[Start of RECORD LIST]

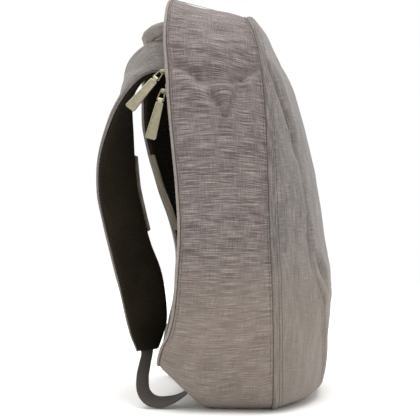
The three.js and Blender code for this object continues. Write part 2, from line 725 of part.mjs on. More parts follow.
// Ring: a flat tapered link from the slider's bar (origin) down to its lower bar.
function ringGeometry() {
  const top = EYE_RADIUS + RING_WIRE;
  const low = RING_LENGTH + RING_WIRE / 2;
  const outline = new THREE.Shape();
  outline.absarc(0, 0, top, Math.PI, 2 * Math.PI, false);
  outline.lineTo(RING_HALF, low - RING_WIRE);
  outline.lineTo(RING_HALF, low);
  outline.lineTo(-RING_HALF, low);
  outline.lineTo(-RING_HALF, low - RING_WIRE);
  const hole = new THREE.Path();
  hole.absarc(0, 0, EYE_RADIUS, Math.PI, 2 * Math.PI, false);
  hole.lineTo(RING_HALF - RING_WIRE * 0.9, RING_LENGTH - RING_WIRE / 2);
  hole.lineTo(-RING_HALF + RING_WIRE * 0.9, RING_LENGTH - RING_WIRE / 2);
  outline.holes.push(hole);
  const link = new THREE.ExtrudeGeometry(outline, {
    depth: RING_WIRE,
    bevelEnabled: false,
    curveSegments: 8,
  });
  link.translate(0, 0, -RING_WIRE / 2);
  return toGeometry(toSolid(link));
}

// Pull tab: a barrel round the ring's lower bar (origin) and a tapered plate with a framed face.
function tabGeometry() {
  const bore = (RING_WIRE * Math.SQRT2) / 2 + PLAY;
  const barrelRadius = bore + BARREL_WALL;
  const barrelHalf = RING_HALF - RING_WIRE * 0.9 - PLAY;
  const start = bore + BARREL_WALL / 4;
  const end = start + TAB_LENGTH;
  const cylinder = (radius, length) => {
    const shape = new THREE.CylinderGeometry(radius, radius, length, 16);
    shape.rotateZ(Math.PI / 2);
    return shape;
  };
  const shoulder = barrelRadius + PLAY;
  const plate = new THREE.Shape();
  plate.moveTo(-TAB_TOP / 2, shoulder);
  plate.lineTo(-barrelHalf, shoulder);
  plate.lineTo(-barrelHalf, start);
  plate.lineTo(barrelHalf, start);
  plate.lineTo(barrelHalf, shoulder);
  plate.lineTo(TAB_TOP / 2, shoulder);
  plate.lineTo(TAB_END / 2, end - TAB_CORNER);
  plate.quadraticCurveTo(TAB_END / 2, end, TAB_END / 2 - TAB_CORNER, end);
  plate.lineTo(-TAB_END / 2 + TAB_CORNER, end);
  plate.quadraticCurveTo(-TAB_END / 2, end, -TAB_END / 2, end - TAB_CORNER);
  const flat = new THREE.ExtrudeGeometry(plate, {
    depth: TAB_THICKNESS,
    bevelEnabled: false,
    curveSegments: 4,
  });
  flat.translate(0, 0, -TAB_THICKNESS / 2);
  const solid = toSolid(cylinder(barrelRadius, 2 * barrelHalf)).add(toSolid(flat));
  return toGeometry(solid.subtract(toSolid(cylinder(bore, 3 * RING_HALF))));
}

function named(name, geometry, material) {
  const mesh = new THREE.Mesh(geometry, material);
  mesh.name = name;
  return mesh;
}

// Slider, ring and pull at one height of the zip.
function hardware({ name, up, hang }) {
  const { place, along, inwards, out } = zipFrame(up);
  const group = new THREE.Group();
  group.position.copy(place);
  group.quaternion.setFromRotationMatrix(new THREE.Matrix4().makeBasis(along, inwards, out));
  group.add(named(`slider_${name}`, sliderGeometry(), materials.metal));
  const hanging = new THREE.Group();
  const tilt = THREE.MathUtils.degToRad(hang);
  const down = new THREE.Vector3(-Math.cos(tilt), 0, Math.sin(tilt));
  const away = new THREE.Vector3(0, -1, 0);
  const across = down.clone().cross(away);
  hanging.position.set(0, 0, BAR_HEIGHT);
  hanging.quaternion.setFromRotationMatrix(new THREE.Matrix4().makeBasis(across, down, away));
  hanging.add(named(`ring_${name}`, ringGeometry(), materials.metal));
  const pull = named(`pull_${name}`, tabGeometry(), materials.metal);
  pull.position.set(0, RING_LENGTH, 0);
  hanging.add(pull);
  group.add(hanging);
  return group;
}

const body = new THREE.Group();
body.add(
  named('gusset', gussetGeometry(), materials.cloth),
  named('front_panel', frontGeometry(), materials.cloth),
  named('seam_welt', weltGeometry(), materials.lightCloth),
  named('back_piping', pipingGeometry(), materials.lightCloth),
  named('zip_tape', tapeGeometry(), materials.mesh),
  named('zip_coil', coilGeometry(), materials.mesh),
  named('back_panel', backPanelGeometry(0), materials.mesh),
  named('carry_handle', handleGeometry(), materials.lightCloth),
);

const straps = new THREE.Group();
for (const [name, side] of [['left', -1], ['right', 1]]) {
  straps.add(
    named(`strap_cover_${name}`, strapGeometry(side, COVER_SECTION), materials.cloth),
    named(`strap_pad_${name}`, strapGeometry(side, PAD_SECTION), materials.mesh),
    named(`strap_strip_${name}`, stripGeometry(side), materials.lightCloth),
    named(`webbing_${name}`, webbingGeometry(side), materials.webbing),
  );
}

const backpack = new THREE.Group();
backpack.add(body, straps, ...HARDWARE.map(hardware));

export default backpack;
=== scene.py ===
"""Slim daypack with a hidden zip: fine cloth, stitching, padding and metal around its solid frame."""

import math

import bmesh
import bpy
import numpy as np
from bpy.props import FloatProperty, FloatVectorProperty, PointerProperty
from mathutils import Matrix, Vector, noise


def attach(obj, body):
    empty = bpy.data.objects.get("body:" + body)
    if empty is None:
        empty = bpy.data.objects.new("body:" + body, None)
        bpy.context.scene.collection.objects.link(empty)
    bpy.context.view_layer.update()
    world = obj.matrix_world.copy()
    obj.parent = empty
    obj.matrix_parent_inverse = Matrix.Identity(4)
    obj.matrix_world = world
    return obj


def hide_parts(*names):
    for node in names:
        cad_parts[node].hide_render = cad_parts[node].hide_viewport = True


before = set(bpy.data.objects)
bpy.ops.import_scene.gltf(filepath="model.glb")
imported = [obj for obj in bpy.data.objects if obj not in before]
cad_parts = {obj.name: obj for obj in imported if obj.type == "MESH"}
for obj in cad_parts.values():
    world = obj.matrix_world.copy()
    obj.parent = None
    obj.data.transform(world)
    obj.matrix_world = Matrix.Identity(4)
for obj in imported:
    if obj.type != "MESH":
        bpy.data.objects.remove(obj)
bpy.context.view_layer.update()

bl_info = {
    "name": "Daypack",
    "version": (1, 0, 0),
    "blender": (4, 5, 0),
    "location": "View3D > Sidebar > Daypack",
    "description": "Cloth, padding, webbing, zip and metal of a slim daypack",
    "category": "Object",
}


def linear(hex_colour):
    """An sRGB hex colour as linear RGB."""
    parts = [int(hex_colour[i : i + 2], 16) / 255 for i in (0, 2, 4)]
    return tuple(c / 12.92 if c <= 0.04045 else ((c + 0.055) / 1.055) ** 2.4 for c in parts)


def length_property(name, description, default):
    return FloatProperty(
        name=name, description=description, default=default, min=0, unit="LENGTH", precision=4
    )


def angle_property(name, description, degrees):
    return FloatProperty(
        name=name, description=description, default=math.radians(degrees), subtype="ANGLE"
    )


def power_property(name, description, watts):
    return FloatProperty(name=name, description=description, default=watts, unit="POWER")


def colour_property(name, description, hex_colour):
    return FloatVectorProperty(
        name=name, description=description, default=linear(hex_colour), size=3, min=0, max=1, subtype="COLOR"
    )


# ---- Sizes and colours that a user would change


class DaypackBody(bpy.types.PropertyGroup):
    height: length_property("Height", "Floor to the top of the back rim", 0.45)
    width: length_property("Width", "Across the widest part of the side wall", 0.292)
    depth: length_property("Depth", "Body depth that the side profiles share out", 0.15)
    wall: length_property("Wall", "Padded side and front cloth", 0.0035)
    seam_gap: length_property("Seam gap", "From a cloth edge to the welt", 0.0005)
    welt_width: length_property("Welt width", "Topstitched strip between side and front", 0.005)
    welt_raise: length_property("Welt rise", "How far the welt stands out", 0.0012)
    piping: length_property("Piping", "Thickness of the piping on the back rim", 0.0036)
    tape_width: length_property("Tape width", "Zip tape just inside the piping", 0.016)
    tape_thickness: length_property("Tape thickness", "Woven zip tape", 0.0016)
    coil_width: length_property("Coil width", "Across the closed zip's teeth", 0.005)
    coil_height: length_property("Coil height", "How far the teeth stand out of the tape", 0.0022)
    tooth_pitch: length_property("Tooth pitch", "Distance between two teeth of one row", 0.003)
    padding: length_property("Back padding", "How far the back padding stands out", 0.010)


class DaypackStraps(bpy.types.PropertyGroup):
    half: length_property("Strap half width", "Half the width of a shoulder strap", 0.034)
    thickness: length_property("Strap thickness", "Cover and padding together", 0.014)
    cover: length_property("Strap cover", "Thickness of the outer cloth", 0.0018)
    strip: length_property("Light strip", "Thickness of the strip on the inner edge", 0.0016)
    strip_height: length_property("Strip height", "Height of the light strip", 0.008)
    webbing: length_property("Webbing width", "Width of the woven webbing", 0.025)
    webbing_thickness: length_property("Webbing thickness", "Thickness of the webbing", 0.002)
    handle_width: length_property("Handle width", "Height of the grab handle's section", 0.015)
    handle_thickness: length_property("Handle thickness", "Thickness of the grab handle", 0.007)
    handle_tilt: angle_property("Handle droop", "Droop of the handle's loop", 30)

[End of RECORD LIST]
[Start of RECORD LIST]

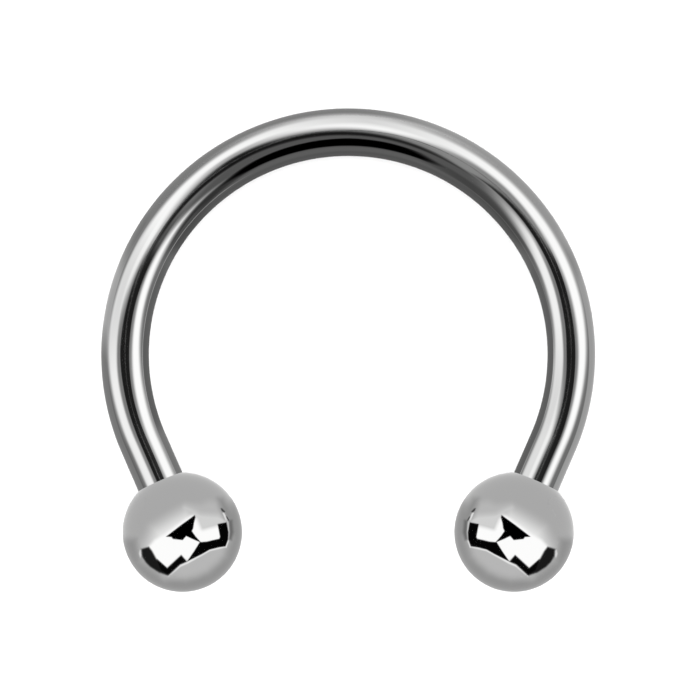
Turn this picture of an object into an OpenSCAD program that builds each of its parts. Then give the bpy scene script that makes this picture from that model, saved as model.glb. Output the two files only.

[End of RECORD LIST]

REQUIREMENT: Return the lines from the line with "const straps = new THREE.Group();" through the line with "return tuple(c /", inclusive, exactly as they stand, and nothing else.

FINAL RESULT:
const straps = new THREE.Group();
for (const [name, side] of [['left', -1], ['right', 1]]) {
  straps.add(
    named(`strap_cover_${name}`, strapGeometry(side, COVER_SECTION), materials.cloth),
    named(`strap_pad_${name}`, strapGeometry(side, PAD_SECTION), materials.mesh),
    named(`strap_strip_${name}`, stripGeometry(side), materials.lightCloth),
    named(`webbing_${name}`, webbingGeometry(side), materials.webbing),
  );
}

const backpack = new THREE.Group();
backpack.add(body, straps, ...HARDWARE.map(hardware));

export default backpack;
=== scene.py ===
"""Slim daypack with a hidden zip: fine cloth, stitching, padding and metal around its solid frame."""

import math

import bmesh
import bpy
import numpy as np
from bpy.props import FloatProperty, FloatVectorProperty, PointerProperty
from mathutils import Matrix, Vector, noise


def attach(obj, body):
    empty = bpy.data.objects.get("body:" + body)
    if empty is None:
        empty = bpy.data.objects.new("body:" + body, None)
        bpy.context.scene.collection.objects.link(empty)
    bpy.context.view_layer.update()
    world = obj.matrix_world.copy()
    obj.parent = empty
    obj.matrix_parent_inverse = Matrix.Identity(4)
    obj.matrix_world = world
    return obj


def hide_parts(*names):
    for node in names:
        cad_parts[node].hide_render = cad_parts[node].hide_viewport = True


before = set(bpy.data.objects)
bpy.ops.import_scene.gltf(filepath="model.glb")
imported = [obj for obj in bpy.data.objects if obj not in before]
cad_parts = {obj.name: obj for obj in imported if obj.type == "MESH"}
for obj in cad_parts.values():
    world = obj.matrix_world.copy()
    obj.parent = None
    obj.data.transform(world)
    obj.matrix_world = Matrix.Identity(4)
for obj in imported:
    if obj.type != "MESH":
        bpy.data.objects.remove(obj)
bpy.context.view_layer.update()

bl_info = {
    "name": "Daypack",
    "version": (1, 0, 0),
    "blender": (4, 5, 0),
    "location": "View3D > Sidebar > Daypack",
    "description": "Cloth, padding, webbing, zip and metal of a slim daypack",
    "category": "Object",
}


def linear(hex_colour):
    """An sRGB hex colour as linear RGB."""
    parts = [int(hex_colour[i : i + 2], 16) / 255 for i in (0, 2, 4)]
    return tuple(c / 12.92 if c <= 0.04045 else ((c + 0.055) / 1.055) ** 2.4 for c in parts)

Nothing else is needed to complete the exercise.